Veronique remembers seeing the sign for the 36th floor when she felt the ground rumbling under her. The second plane had it.
“It felt like an earthquake,” she said. “My instincts took over. I kicked off my shoes — I had those flip off shoes because it was summer — and threw them in my bag, and instinctively began running. I got down a few corridors and realized I had forgotten about the woman I was taking with me, so I went back for her.”
When she and other evacuees finally reached the exit, Veronique said the sight before her looked like something out of the movies as debris fell all around them.
“When we got out, the building looked the two cigarettes burning, that’s how I’ve always pictured it,” she said.
When the towers fell, Veronique was already a block and a half away from the wreckage. Even so, she said the sound, like a whirling tornado, was as loud as if she had been standing next to it.
“We got out just in time,” she said. “By then, I knew we were being attacked. One plane? That’s one thing. But two planes? It had to have been a terrorist attack.”
Just a few blocks over, Monroe spent 9/11 looking for her sister. When she had not heard from Veronique for several hours, Monroe assumed her sister had died in the attack.
“I couldn’t react, because I was running on adrenaline,” Monroe said. “I was just doing what I had to do.”
Later in the day, Monroe would check her voicemails on her home phone and discover a message from Veronique letting her sister know she was alive and well. Once Monroe’s worries about her sister’s safety were calmed, the impact of the day and what had happened hit her.

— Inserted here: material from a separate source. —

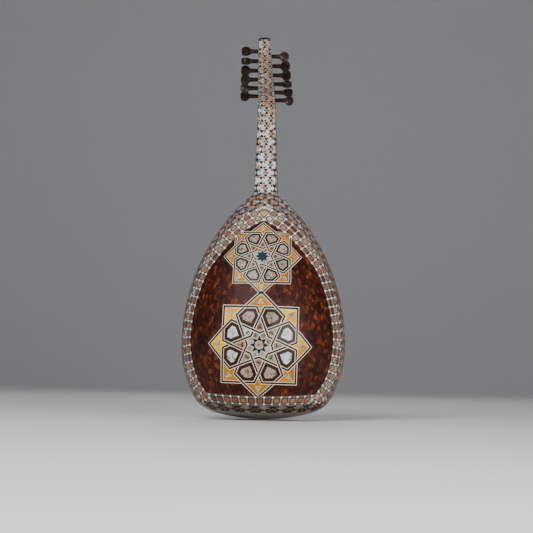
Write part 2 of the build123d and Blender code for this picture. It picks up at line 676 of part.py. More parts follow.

“It hit me that this was really real,” she said. “There was so much fear. There was so much unknown. We didn’t know what was going to happen.”
The next day, Monroe went and delivered food to first responders working through the wreckage.
“I’ll never forget it. Everything was white,” she said referring to ash that blanketed the city. “I could see my footprints. It was quiet, and New York is never quiet.”
The 9/11 attacks not only changed the world forever through a securities changes and a years-long war, but it also changed the sisters permanently.
Six months after the attacks, Monroe left New York for Buchanan to care for her mother. She quit her job, left her relationship of 15 years and changed paths, devoting herself to nonprofit efforts.
“It completely changed me and my priorities. The world changed, and I changed,” Monroe said. “I decided I wanted to do something more worthwhile. I was an art dealer. I was making money, and I was partying in New York City. I was living the life, but I had no substance. I decided I wanted to do something more worthwhile. Everything about me changed. I wanted my life to have more meaning.”
For Veronique, the experience taught her to be grateful for life.
“When I got out and looked at those buildings, I realized how lucky I was to get out, so I was full of gratitude. I still am,” she said. “It changed me. I was grateful for everything after that. … It taught me not to judge others, because everyone has a story, and to value your loved ones, because you never know what it going to happen.”
To help the community understand the impact 9/11 had, Monroe worked with fellow Buchanan residents and One Buchanan to place an installation in a downtown window. The display, which will be in place for at least a week, will feature Veronique’s experience as well as impressions from local high school students.
“We want the community to be somehow connected to 9/11, and this is our way of bringing it home,” Monroe said. “It will show that 20 years ago feels like just yesterday to some of us.”
As the 20th anniversary of the attacks arrives, both Veronique and Monroe said it is important for Americans to remembers 9/11 and understand the impact it has had.
“It was a huge impact. Manhattan was not the same after that. People were not the same after that,” Veronique said. “It’s something we still talk about today. It was so impactful in so many ways.”
“We need to get past the political end of 9/11 and go back to that day,” Monroe added. “If we can go back to that to tell people who were born post-9/11 what the country was all about right after … it just doesn’t make sense how divisive we have become as a country. Twenty years ago is not that long to go back to. We need to feel that time when we all came together.”